Unlike, say, Castro’s march from the Sierra Maestra to Havana (1958–59) or the Vietcong’s Tet offensive (1968), the Arab Revolt did not lead to a decisive breakthrough. The ensuing disarray reflected the insurgents’ lack of military structure and the weakness of their deeply riven, invisible political leadership. As has frequently been noted, the British did, to be sure, go to some lengths to suppress the revolt, but its failure was also self-inflicted and the consequences of this weakness for the Palestinian Arabs were only too apparent in 1948.
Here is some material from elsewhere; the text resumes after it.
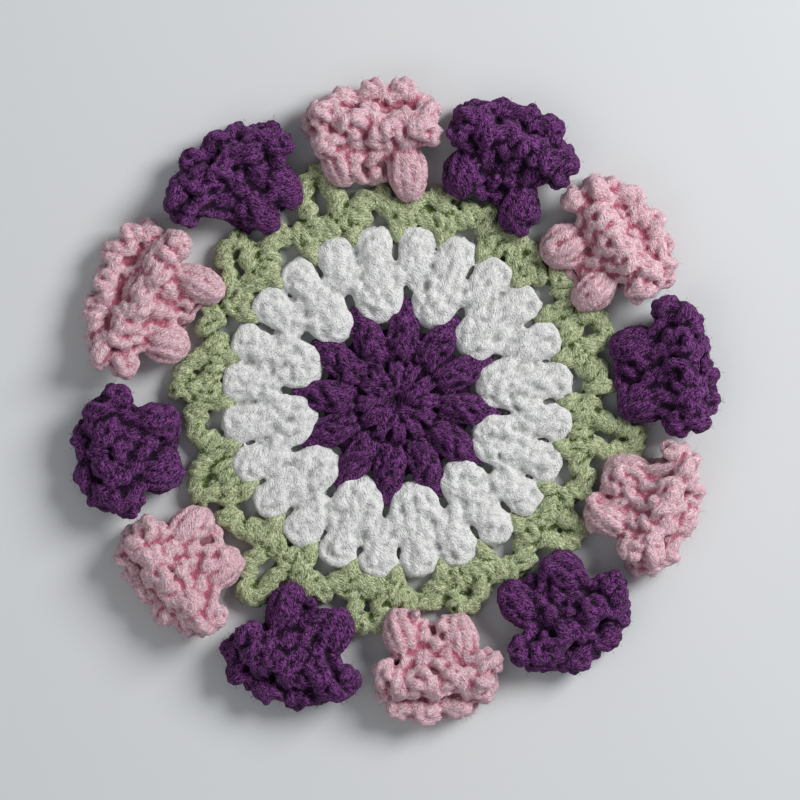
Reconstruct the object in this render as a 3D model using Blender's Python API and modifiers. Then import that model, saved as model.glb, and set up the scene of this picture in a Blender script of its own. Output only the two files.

Although hundreds of Jews died in this episode of the conflict, they were, in one sense, secondary players in the conflict between the imperial rulers and their colonized subjects. While only two Jews were hanged, the absence of any mention of the execution of Shlomo Ben-Yosef in June 1938 is an oversight. Ben-Yosef was revered as a martyr for the cause by the Zionist Right and promoted by figures such as Vladimir Jabotinsky in London and the young Menahem Begin in Poland. Ben-Yosef’s sacrifice on the gallows was transformed into a powerful symbol in subsequent decades and featured prominently in the Irgun’s struggle against the British after the Second World War.

Meticulously researched, this book will serve as an important source of detailed information about the Arab Revolt.